Description
Thank you for taking the time to submit an issue!
Background information
What version of Open MPI are you using? (e.g., v1.10.3, v2.1.0, git branch name and hash, etc.)
3.1.4
Describe how Open MPI was installed (e.g., from a source/distribution tarball, from a git clone, from an operating system distribution package, etc.)
Packaged with Intel OPA 10.10.0.0.445
Please describe the system on which you are running
Back-to-back Xeon systems running RHEL 7.6 on one and RHEL 8.0 on the other.
Details of the problem
I was using OMPI to do some stress testing of some minor changes to the OPA PSM library, when I discovered that the vader transport appears to be leaking memory mapped files.
I wrote a bash script to run the OSU micro benchmarks in a continuous loop, alternating between using the PSM2 MTL and the OFI MTL. After a 24 hour run, I ran into some "resource exhausted" issues when trying to start new shells, execute shell scripts, etc..
Investigating, I found over 100k shared memory files in /dev/shm, all of the form vader_segment.<hostname>.<hex number>.<decimal number>
It's not clear at this point that the shared memory files are the cause of the problems I had, but they certainly shouldn't be there!
Sample run lines:
mpirun --allow-run-as-root --oversubscribe -np 48 --mca osc pt2pt --mca pml cm --mca mtl ofi --mca mtl_ofi_provider_include psm2,ofi_rxd -H hdsmpriv01,hdsmpriv02 ./mpi/pt2pt/osu_mbw_mr
mpirun --allow-run-as-root --oversubscribe -np 48 --mca osc pt2pt --mca pml cm --mca mtl psm2 -H hdsmpriv01,hdsmpriv02 ./mpi/pt2pt/osu_mbw_mr
Script that was used to run the benchmarks:
#!/bin/bash
# mpirun --mca mtl_base_verbose 10 --mca osc pt2pt --allow-run-as-root --mca pml cm --mca mtl ofi --mca mtl_ofi_provider_include psm2,ofi_rxd -np 2 -H hdsmpriv01,hdsmpriv02 $PWD/IMB-EXT accumulate 2>&1 | tee a
OPTS1="--mca osc pt2pt --mca pml cm --mca mtl ofi --mca mtl_ofi_provider_include psm2,ofi_rxd"

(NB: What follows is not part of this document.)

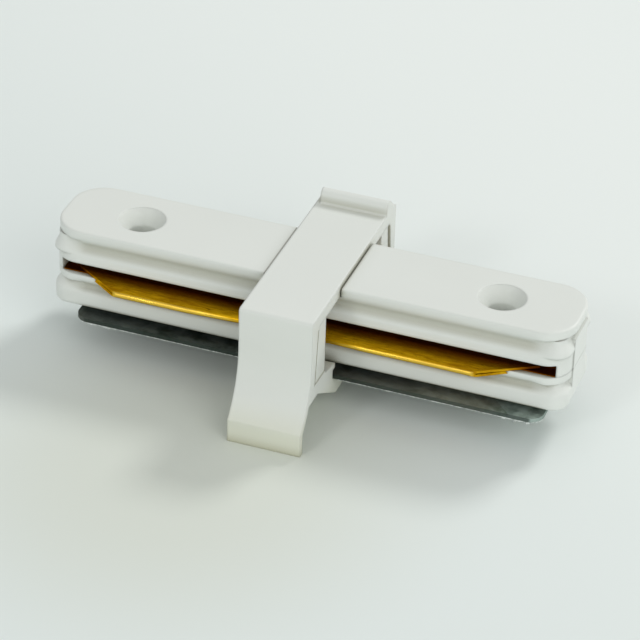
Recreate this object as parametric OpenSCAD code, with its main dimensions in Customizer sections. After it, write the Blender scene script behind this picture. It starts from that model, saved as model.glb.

OPTS2="--mca osc pt2pt --mca pml cm --mca mtl psm2"
HOSTS="-H hdsmpriv01,hdsmpriv02"
N=48
TEST_PAIR=(./mpi/pt2pt/osu_bw
./mpi/pt2pt/osu_bibw
./mpi/pt2pt/osu_latency_mt
./mpi/pt2pt/osu_latency
./mpi/one-sided/osu_get_latency
./mpi/one-sided/osu_put_latency
./mpi/one-sided/osu_cas_latency
./mpi/one-sided/osu_get_acc_latency
./mpi/one-sided/osu_acc_latency
./mpi/one-sided/osu_fop_latency
./mpi/one-sided/osu_get_bw
./mpi/one-sided/osu_put_bibw
./mpi/one-sided/osu_put_bw
)
TEST_FULL=(
./mpi/pt2pt/osu_mbw_mr
./mpi/pt2pt/osu_multi_lat
./mpi/startup/osu_init
./mpi/startup/osu_hello
./mpi/collective/osu_allreduce
./mpi/collective/osu_scatter
./mpi/collective/osu_iallgatherv
./mpi/collective/osu_alltoallv
./mpi/collective/osu_ireduce
./mpi/collective/osu_alltoall
./mpi/collective/osu_igather
./mpi/collective/osu_allgatherv
./mpi/collective/osu_iallgather
./mpi/collective/osu_reduce
./mpi/collective/osu_ialltoallv
./mpi/collective/osu_ibarrier
./mpi/collective/osu_ibcast
./mpi/collective/osu_gather
./mpi/collective/osu_barrier
./mpi/collective/osu_iscatter
./mpi/collective/osu_scatterv
./mpi/collective/osu_igatherv
./mpi/collective/osu_allgather
./mpi/collective/osu_ialltoall
./mpi/collective/osu_ialltoallw
./mpi/collective/osu_reduce_scatter
./mpi/collective/osu_iscatterv
./mpi/collective/osu_gatherv
./mpi/collective/osu_bcast
./mpi/collective/osu_iallreduce)
while true; do
echo "------------------------"
date
echo "------------------------"
for t in ${TEST_PAIR[@]}
do
CMD="mpirun --allow-run-as-root -np 2 ${OPTS1} ${HOSTS} ${t}"
echo "${CMD}"
eval ${CMD}
CMD="mpirun --allow-run-as-root -np 2 ${OPTS2} ${HOSTS} ${t}"
echo "${CMD}"
eval ${CMD}
done
for t in ${TEST_FULL[@]}
do
CMD="mpirun --allow-run-as-root --oversubscribe -np ${N} ${OPTS1} ${HOSTS} ${t}"
echo "${CMD}"
eval ${CMD}
CMD="mpirun --allow-run-as-root --oversubscribe -np ${N} ${OPTS2} ${HOSTS} ${t}"
echo "${CMD}"
eval ${CMD}
done
sleep 60
done